::: The records :::

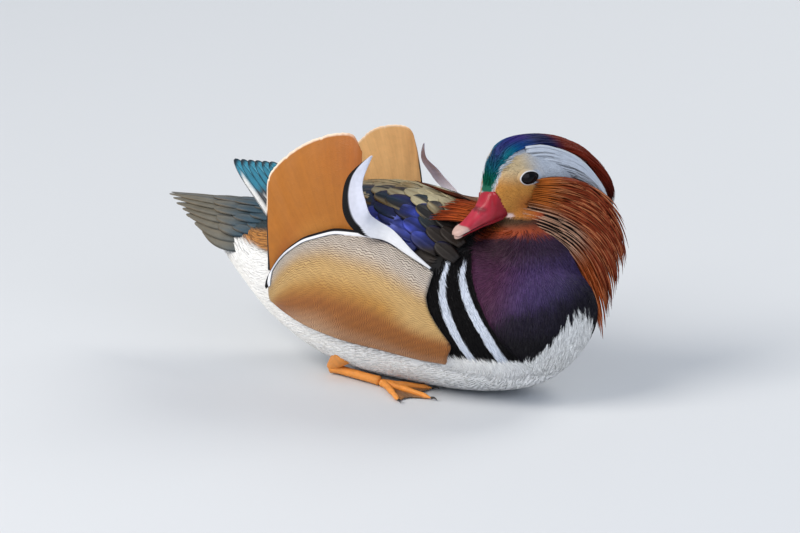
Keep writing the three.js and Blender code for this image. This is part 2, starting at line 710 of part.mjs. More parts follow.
for (const [suffix, side] of [['left', 1], ['right', -1]]) {
  const flankRoom = flankLayer(side, -4, gap + 0.4, 1);
  const featherRoom = backFeathers(side, gap).add(primaryFeathers(side, gap));
  const wingRoom = joined([wingLayer(side, -4, gap, 0.6), torsoRoom, featherRoom]);
  const sailRoom = sailSheet(side, -3, vaneThick + gap + 0.2);
  const primary = primaryFeathers(side, 0).subtract(torsoRoom);
  const wing = joined([wingLayer(side, 0.9, 0, 0), backFeathers(side, 0), primary]);
  const bounds = joined([neckRoom, flankRoom, midline(side)]);
  addNode(`wing_${suffix}`, wing.subtract(bounds), finish(0x2b3a7a, 0.4));
  const sail = sailSheet(side, 0, vaneThick).subtract(wingRoom).subtract(flankRoom);
  addNode(`sail_${suffix}`, sail, finish(0xd07a2a));
  const crescent = crescentSolid(side).subtract(wingRoom).subtract(flankRoom).subtract(sailRoom);
  addNode(`crescent_${suffix}`, crescent, finish(0xe9e9ee));
  addNode(`flank_${suffix}`, flankLayer(side, 1, 0, 0), finish(0xc9a05a));
  addNode(`leg_${suffix}`, legSolid(side).subtract(torsoRoom).subtract(floorCut), finish(0xd98a2a));
  addNode(`foot_${suffix}`, footSolid(side).subtract(floorCut).subtract(torsoRoom), finish(0xd98a2a));
}
addNode('tail', tailSolid().subtract(torsoRoom), finish(0x4a443a));

export default duck;
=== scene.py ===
import bpy
import numpy as np
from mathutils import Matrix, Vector
from mathutils.bvhtree import BVHTree
from mathutils.kdtree import KDTree


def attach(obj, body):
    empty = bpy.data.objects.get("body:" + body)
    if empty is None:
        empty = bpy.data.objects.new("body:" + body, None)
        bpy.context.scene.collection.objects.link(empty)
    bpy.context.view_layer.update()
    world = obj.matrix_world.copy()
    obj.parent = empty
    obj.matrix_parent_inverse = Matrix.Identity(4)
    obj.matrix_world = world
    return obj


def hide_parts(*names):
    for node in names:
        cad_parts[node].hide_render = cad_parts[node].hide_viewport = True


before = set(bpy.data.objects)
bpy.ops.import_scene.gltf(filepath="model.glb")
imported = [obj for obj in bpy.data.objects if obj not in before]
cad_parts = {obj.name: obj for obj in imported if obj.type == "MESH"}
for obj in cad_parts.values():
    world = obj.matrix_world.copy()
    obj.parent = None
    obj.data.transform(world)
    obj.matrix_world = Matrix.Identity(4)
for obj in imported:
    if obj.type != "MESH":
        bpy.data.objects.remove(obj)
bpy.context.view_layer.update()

# A drake mandarin duck. Lengths below are in millimetres, +X to the breast, +Y to the bird's left,
# and every mesh is made in metres by makeMesh. side is 1 on the left of the body and -1 on the right.
mm = 0.001
sideNames = {1: ("Left", "left"), -1: ("Right", "right")}


# Small sums

def unit(v):
    return v / np.maximum(np.linalg.norm(v, axis=-1, keepdims=True), 1e-9)


def blend(a, b, t):
    return a + (b - a) * t


def soft(low, high, value):
    t = np.clip((np.asarray(value, float) - low) / (high - low), 0, 1)
    return t * t * (3 - 2 * t)


def linear(colour):
    c = np.asarray(colour, float) / 255
    return np.where(c <= 0.04045, c / 12.92, ((c + 0.055) / 1.055) ** 2.4)


def toward(base, colour, share):
    return blend(base, linear(colour), np.asarray(share)[..., None])


def plain(colour, like):
    # one colour for every number in like
    return np.broadcast_to(linear(colour), np.shape(like) + (3,))


def over(colour, palette, *layers):
    # colours of the palette laid on in turn, each by its share
    for key, share in layers:
        colour = toward(colour, palette[key], share)
    return colour


def tabled(x, rows):
    return np.interp(x, *zip(*rows))


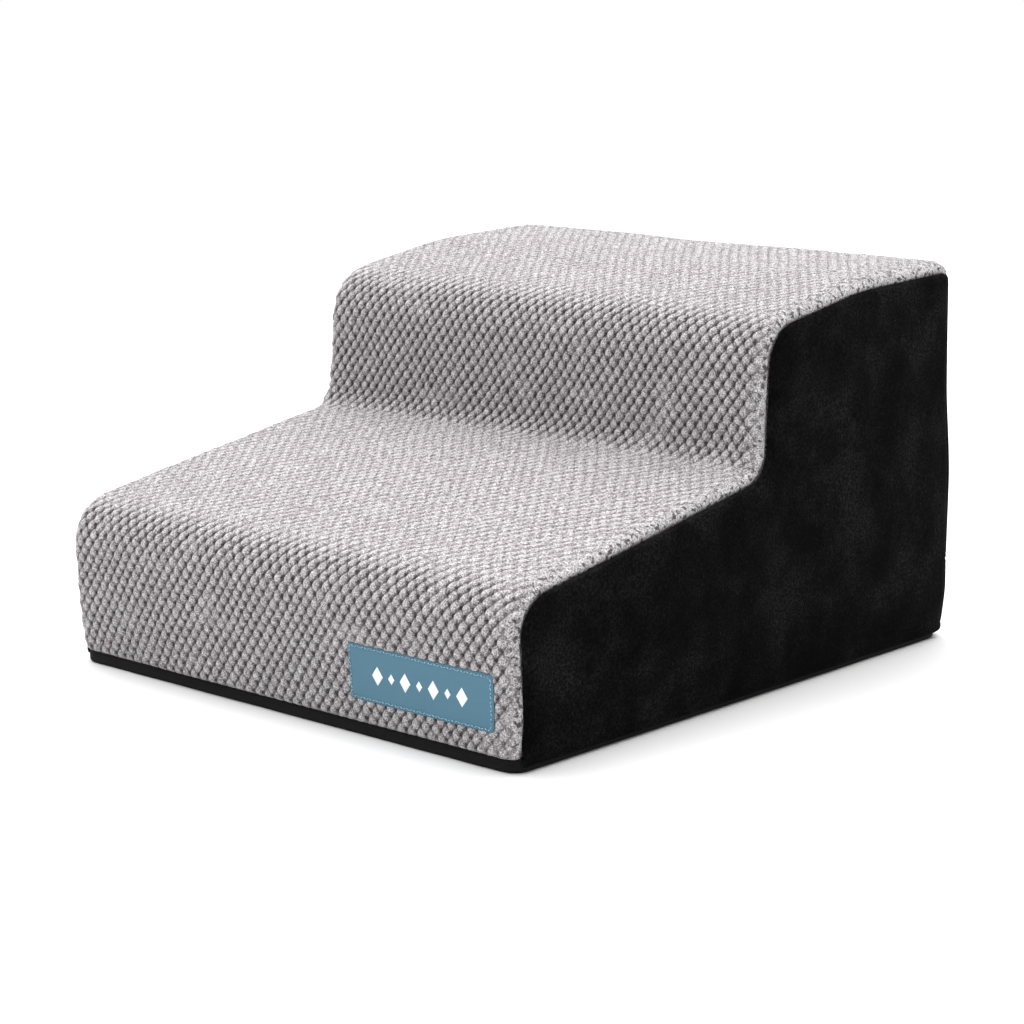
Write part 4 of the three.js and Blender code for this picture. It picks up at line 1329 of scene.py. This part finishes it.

:::

__What to work on__
Which lines above run from the one containing "backFeathers(side, 0), primary]);" down to the one containing "for node in"? Repeat exactly those, both ends included, and nothing else.

__Solution__
  const wing = joined([wingLayer(side, 0.9, 0, 0), backFeathers(side, 0), primary]);
  const bounds = joined([neckRoom, flankRoom, midline(side)]);
  addNode(`wing_${suffix}`, wing.subtract(bounds), finish(0x2b3a7a, 0.4));
  const sail = sailSheet(side, 0, vaneThick).subtract(wingRoom).subtract(flankRoom);
  addNode(`sail_${suffix}`, sail, finish(0xd07a2a));
  const crescent = crescentSolid(side).subtract(wingRoom).subtract(flankRoom).subtract(sailRoom);
  addNode(`crescent_${suffix}`, crescent, finish(0xe9e9ee));
  addNode(`flank_${suffix}`, flankLayer(side, 1, 0, 0), finish(0xc9a05a));
  addNode(`leg_${suffix}`, legSolid(side).subtract(torsoRoom).subtract(floorCut), finish(0xd98a2a));
  addNode(`foot_${suffix}`, footSolid(side).subtract(floorCut).subtract(torsoRoom), finish(0xd98a2a));
}
addNode('tail', tailSolid().subtract(torsoRoom), finish(0x4a443a));

export default duck;
=== scene.py ===
import bpy
import numpy as np
from mathutils import Matrix, Vector
from mathutils.bvhtree import BVHTree
from mathutils.kdtree import KDTree


def attach(obj, body):
    empty = bpy.data.objects.get("body:" + body)
    if empty is None:
        empty = bpy.data.objects.new("body:" + body, None)
        bpy.context.scene.collection.objects.link(empty)
    bpy.context.view_layer.update()
    world = obj.matrix_world.copy()
    obj.parent = empty
    obj.matrix_parent_inverse = Matrix.Identity(4)
    obj.matrix_world = world
    return obj


def hide_parts(*names):
    for node in names:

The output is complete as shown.